Items listed in a dataset
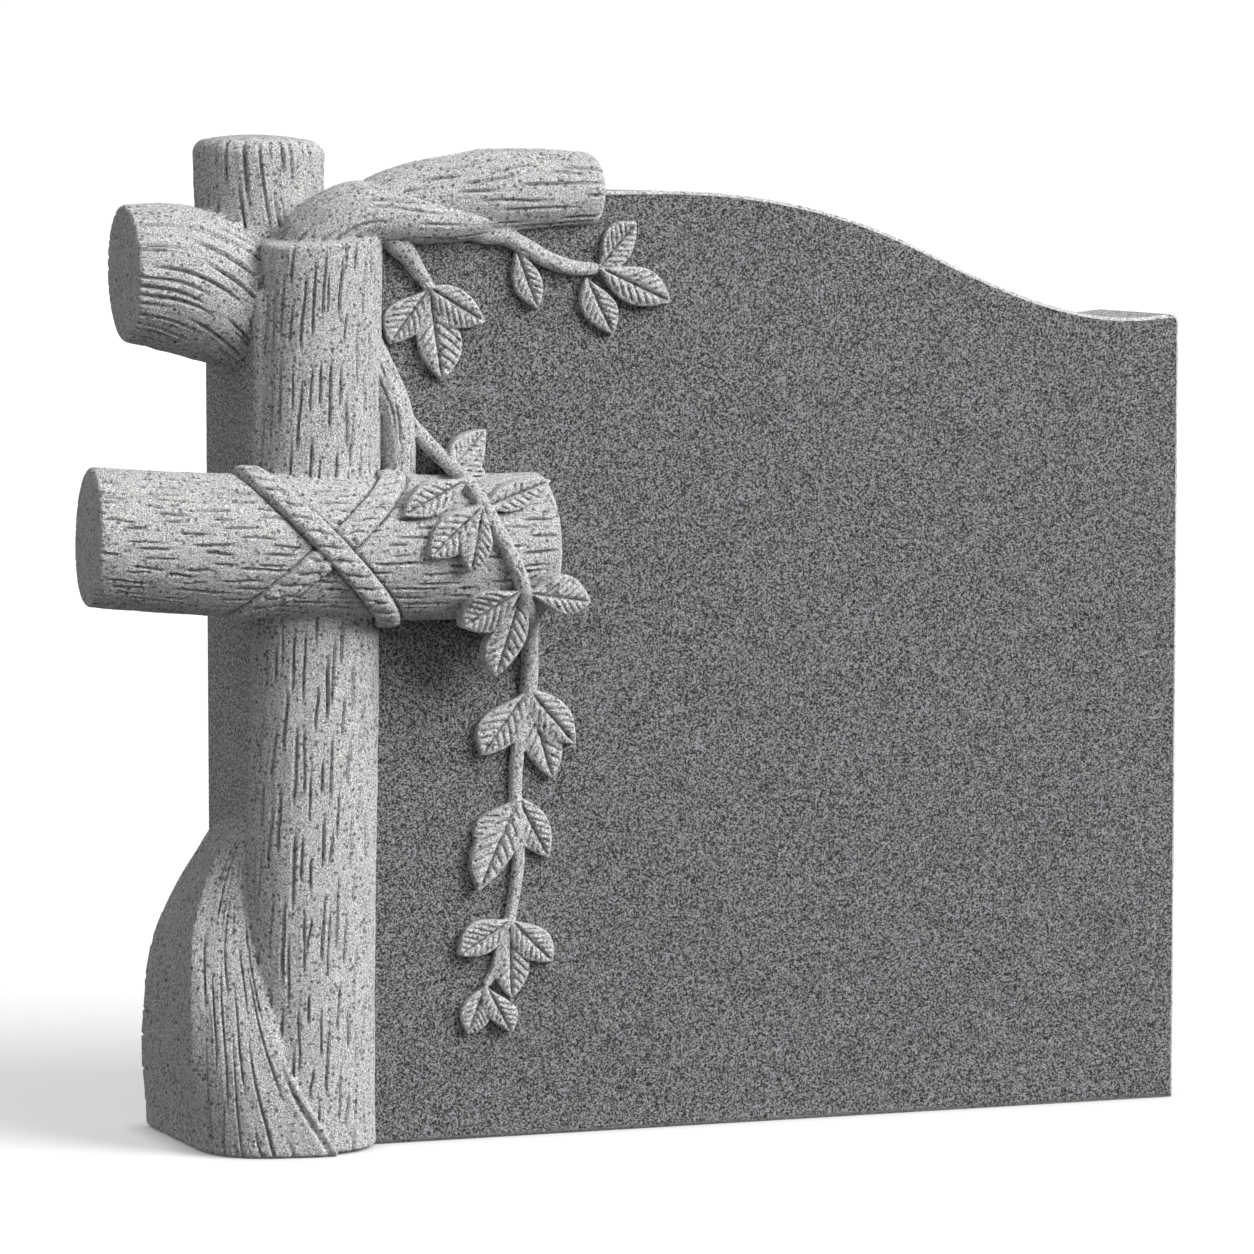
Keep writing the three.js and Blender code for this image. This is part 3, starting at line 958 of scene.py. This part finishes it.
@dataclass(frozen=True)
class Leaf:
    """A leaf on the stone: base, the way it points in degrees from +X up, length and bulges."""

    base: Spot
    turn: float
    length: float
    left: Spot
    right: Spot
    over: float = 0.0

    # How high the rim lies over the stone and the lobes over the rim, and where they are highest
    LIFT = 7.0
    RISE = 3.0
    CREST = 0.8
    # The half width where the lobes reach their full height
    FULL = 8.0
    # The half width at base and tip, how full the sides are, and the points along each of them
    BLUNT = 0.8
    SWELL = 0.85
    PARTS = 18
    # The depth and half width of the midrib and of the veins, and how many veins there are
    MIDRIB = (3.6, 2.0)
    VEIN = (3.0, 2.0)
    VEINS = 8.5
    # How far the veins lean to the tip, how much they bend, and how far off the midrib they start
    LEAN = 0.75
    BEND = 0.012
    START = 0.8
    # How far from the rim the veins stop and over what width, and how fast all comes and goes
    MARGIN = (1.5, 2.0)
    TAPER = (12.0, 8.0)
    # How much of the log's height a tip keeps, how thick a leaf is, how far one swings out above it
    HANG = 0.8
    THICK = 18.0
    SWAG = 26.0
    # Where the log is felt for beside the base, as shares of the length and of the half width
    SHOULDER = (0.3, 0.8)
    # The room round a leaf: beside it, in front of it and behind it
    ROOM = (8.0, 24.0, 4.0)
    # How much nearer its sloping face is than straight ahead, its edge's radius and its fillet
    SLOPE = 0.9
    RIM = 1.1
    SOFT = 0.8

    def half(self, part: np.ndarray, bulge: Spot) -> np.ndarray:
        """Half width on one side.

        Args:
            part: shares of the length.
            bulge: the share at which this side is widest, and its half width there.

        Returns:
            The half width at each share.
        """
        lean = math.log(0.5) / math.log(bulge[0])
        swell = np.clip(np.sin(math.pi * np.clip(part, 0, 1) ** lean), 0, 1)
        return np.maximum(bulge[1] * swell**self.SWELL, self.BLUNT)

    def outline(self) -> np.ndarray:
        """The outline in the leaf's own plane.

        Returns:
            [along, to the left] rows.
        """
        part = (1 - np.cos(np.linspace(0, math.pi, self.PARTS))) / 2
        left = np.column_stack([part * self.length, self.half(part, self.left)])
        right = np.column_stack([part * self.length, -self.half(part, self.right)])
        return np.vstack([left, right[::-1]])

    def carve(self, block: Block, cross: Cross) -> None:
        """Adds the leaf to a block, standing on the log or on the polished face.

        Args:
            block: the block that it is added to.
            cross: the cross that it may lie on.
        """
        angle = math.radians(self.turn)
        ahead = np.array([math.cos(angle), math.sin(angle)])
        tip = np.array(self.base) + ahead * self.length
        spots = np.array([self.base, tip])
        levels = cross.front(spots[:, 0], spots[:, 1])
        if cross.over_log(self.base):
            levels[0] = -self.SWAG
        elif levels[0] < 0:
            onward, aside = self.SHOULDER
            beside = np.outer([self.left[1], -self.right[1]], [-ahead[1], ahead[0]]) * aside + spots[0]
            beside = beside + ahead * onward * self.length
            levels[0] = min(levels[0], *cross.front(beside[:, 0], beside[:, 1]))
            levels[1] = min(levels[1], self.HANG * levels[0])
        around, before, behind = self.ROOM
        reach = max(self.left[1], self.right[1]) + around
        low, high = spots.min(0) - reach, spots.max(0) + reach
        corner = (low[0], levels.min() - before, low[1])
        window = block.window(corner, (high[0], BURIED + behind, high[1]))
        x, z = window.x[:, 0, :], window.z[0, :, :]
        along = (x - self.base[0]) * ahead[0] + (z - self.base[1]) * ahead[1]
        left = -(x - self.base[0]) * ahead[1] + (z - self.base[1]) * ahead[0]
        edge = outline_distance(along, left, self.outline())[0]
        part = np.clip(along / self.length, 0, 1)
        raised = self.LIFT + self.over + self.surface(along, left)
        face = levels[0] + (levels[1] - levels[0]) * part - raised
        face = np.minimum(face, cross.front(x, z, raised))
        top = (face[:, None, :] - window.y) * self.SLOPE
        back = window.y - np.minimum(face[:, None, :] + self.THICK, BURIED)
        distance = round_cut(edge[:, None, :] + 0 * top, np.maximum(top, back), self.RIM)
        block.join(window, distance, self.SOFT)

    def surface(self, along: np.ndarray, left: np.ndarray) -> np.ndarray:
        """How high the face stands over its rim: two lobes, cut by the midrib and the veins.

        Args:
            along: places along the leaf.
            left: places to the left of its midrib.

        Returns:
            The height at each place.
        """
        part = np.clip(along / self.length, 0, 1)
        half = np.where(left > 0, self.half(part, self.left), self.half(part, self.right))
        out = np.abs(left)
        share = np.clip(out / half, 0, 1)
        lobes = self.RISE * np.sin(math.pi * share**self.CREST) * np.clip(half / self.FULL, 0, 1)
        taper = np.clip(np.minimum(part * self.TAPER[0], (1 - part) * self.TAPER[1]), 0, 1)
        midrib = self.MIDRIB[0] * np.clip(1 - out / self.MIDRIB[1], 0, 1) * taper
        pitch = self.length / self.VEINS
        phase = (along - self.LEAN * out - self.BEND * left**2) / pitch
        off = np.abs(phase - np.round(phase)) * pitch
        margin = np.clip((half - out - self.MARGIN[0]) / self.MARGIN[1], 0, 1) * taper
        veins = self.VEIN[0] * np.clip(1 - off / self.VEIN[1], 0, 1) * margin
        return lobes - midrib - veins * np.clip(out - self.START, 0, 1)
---
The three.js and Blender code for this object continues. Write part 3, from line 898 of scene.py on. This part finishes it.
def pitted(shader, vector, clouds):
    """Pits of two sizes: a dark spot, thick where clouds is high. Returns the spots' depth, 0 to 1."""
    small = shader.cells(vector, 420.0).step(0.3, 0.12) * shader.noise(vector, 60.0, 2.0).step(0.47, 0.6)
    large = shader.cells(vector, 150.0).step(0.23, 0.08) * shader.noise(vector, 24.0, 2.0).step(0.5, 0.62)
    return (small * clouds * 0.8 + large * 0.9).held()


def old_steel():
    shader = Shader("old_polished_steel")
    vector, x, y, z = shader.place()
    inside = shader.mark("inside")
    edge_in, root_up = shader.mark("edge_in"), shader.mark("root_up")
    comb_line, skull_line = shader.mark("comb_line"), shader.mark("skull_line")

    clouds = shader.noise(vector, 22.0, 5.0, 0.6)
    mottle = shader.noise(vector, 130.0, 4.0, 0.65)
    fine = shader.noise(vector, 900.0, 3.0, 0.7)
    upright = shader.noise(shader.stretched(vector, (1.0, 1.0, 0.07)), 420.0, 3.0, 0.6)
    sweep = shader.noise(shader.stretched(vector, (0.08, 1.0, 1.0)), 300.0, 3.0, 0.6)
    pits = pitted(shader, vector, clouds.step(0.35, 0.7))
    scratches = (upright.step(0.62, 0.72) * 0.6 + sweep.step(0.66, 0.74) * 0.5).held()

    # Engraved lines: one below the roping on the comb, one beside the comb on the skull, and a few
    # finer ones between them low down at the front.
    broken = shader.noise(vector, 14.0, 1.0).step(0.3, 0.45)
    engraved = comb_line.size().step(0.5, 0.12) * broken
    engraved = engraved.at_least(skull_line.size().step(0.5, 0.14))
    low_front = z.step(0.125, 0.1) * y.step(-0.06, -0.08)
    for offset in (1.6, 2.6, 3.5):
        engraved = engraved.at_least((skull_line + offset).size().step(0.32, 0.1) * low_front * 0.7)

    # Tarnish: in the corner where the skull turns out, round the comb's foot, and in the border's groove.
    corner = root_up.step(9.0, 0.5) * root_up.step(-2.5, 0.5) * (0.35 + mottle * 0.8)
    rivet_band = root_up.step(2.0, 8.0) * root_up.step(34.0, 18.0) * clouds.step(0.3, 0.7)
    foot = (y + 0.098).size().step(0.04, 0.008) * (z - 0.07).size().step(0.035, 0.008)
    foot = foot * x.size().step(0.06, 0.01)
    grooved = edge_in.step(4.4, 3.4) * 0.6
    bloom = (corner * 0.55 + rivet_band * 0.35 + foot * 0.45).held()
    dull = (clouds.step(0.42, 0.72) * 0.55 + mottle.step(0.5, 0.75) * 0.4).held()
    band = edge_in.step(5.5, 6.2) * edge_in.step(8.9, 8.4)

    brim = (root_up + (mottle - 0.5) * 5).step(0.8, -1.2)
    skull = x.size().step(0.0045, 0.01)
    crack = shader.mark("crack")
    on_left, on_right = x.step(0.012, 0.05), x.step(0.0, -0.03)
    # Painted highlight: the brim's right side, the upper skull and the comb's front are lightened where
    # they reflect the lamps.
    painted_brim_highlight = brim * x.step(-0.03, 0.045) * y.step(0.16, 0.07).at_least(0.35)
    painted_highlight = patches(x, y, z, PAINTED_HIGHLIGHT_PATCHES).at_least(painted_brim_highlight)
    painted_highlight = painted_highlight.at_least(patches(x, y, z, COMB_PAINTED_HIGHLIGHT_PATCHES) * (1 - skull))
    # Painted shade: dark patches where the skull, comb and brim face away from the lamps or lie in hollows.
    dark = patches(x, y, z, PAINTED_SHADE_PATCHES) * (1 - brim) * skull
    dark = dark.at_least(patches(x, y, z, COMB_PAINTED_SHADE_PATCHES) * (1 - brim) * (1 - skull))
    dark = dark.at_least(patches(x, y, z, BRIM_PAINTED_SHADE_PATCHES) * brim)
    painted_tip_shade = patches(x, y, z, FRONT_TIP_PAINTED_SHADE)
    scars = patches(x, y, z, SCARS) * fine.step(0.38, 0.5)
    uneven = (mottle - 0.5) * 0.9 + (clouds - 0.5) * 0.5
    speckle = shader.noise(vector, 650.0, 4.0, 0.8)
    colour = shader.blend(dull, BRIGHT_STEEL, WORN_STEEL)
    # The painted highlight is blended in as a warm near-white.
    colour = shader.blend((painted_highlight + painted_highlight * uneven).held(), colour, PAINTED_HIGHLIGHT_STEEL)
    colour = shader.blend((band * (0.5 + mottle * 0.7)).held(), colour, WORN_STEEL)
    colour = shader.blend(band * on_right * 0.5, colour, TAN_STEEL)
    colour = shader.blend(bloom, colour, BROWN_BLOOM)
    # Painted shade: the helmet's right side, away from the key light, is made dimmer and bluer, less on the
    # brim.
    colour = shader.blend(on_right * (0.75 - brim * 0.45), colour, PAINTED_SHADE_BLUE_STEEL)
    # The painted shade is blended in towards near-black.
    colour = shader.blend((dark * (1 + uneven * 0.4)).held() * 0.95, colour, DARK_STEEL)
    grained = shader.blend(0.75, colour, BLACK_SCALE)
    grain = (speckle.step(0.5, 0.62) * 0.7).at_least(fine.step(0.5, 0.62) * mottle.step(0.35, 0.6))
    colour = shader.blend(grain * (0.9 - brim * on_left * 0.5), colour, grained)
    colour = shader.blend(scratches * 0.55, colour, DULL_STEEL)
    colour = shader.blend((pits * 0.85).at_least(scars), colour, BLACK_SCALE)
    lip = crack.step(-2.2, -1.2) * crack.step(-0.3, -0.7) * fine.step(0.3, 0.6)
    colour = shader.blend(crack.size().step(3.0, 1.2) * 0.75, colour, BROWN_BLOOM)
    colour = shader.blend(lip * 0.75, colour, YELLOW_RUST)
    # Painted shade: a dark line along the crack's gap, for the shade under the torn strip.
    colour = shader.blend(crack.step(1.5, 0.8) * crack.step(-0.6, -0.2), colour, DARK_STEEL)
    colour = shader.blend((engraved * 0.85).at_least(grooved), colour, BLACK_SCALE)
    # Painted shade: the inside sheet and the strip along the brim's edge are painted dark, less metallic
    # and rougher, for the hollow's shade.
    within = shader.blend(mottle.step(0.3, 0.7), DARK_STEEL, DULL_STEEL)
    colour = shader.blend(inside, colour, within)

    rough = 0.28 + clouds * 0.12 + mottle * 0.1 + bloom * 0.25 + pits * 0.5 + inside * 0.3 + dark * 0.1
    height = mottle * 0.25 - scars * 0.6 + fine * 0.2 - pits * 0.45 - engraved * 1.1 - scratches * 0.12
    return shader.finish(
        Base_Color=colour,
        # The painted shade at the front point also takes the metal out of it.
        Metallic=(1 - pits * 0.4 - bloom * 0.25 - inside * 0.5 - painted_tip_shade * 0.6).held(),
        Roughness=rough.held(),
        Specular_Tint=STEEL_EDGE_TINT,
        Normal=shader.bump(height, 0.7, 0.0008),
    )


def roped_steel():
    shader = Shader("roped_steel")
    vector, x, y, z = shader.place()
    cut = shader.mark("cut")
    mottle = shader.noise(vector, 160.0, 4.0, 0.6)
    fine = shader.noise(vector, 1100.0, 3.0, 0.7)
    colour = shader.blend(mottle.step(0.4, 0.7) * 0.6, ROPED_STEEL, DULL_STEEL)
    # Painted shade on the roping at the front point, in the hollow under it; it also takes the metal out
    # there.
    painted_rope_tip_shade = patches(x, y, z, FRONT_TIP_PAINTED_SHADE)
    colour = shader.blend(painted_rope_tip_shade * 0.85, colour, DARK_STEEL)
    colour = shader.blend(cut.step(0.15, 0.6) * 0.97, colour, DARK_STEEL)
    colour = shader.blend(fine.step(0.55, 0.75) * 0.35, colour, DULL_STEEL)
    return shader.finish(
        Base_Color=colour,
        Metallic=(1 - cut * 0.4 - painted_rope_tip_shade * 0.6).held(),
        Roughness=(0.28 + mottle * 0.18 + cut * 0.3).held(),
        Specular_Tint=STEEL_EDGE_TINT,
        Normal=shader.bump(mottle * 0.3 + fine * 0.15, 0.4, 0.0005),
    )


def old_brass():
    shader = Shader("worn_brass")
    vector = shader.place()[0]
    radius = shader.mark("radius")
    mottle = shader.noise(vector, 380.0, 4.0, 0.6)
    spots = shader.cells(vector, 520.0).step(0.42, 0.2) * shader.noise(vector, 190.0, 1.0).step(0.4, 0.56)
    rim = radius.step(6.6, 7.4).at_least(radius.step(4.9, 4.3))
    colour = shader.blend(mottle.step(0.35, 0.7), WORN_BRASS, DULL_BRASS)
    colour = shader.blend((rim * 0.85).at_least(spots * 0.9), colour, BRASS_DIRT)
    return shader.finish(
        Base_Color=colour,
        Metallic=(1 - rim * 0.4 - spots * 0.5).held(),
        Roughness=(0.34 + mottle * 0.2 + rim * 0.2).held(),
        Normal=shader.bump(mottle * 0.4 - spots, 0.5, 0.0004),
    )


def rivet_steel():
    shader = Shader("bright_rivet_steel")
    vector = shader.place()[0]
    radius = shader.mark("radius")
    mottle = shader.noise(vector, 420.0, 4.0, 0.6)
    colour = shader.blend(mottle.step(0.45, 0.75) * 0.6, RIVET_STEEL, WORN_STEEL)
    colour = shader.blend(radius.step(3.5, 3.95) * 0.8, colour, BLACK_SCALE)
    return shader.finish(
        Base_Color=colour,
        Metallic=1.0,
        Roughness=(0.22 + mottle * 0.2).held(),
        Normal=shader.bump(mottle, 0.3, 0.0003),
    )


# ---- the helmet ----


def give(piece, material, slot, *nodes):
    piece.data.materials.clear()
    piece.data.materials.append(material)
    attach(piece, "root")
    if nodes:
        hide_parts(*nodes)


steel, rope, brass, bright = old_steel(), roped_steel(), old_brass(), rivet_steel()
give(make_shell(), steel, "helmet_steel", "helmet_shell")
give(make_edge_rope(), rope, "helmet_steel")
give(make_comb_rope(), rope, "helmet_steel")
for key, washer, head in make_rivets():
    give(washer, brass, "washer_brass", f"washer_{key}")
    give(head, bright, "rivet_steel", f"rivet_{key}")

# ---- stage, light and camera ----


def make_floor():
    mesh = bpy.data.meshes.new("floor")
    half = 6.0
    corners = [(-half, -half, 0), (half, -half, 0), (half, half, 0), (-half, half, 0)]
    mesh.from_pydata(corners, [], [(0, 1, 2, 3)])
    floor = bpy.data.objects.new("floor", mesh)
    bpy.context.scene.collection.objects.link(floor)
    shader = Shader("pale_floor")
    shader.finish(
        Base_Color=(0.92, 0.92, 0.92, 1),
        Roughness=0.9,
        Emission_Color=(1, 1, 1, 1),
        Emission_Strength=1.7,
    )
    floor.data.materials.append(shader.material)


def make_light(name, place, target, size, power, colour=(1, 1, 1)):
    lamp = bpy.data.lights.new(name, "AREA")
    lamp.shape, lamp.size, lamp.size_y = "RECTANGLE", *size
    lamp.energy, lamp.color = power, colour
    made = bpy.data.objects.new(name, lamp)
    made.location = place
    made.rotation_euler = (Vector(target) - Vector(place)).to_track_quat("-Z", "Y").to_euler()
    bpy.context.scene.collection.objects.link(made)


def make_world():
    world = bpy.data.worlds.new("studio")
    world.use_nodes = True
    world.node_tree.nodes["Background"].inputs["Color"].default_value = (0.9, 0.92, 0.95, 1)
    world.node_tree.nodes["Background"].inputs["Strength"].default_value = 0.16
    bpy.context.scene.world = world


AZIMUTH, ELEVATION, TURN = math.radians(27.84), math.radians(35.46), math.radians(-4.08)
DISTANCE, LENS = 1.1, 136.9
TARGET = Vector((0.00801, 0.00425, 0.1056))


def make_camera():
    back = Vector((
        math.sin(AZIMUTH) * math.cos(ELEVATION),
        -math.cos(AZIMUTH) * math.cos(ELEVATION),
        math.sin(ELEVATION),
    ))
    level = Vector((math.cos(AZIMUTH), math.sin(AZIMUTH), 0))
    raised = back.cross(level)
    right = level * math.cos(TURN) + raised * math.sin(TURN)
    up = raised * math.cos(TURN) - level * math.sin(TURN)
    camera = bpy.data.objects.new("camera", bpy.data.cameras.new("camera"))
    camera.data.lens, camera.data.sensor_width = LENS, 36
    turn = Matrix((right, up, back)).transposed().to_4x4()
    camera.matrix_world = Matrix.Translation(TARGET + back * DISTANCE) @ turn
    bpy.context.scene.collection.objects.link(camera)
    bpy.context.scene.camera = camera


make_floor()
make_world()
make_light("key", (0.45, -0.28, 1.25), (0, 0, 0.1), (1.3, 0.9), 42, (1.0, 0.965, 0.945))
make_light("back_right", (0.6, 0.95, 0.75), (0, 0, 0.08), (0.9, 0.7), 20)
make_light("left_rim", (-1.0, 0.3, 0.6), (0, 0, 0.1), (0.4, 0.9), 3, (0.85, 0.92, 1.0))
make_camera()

GOAL -> Output only the lines from the one containing "Keep writing the" through the one containing "over: float = 0.0", inclusive, exactly as written.

TASK ANSWER ->
Keep writing the three.js and Blender code for this image. This is part 3, starting at line 958 of scene.py. This part finishes it.
@dataclass(frozen=True)
class Leaf:
    """A leaf on the stone: base, the way it points in degrees from +X up, length and bulges."""

    base: Spot
    turn: float
    length: float
    left: Spot
    right: Spot
    over: float = 0.0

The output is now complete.